THIS. Is better than anything I could write.

I don’t care how you listen to it, JUST DO IT! I promise, you wont regret it.

Listen to it while you brush your teeth, or as you comb your hair. Put your phone in a bowl – yes, you heard right! – to amplify the uh-maziness and transform your bathroom into that of a worship concert complete with mood altering lights, and worship pastor’s wearing hipster beanies and skinny jeans!

(And by the way, if you haven’t tried the phone-in-a- bowl- trick then you have NO idea what you are missing! Hint: The bigger the bowl, the bigger the dance party!  #YouCanThankMeLater)

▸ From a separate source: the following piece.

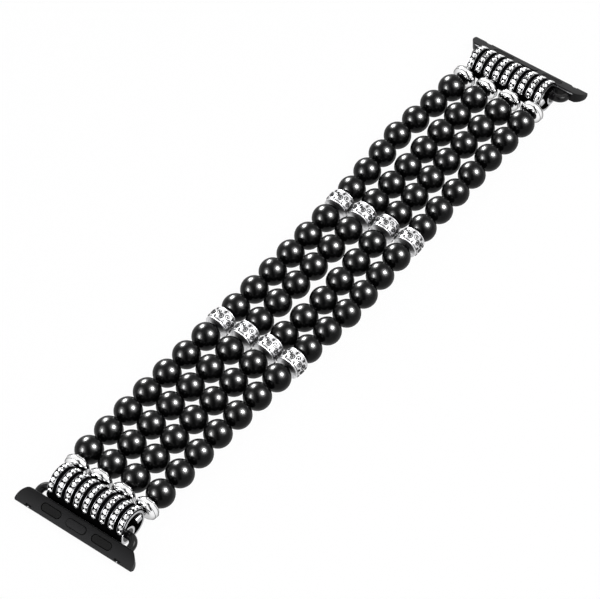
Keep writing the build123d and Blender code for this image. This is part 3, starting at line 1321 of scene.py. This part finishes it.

You can listen to it as you eat your wheaties, listen to it during a tantrum (hopefully your child’s, and not yours!) listen to it as you make dinner, as you sort laundry, or between watching reruns of the Real Housewives of New Jersey! You know you do it!

Listen to it in a bowl,

in a dish,

with a fish.

In a bar,

with a car.

Listen to it ANYWHERE,

wherever you are!

Seriously, I need to lay off the Dr. Seuss. And for the record, don’t try listening to it in a dish… that wont work. Nor would listening to it in a bar I would presume, but I wont judge!

Just listen to the dang song, and LIKE IT!

Or I wont like you!

I’m kidding… 

sort of.

I may be weak,

But your spirit’s strong in me.

My flesh may fail,

 My God, you never will!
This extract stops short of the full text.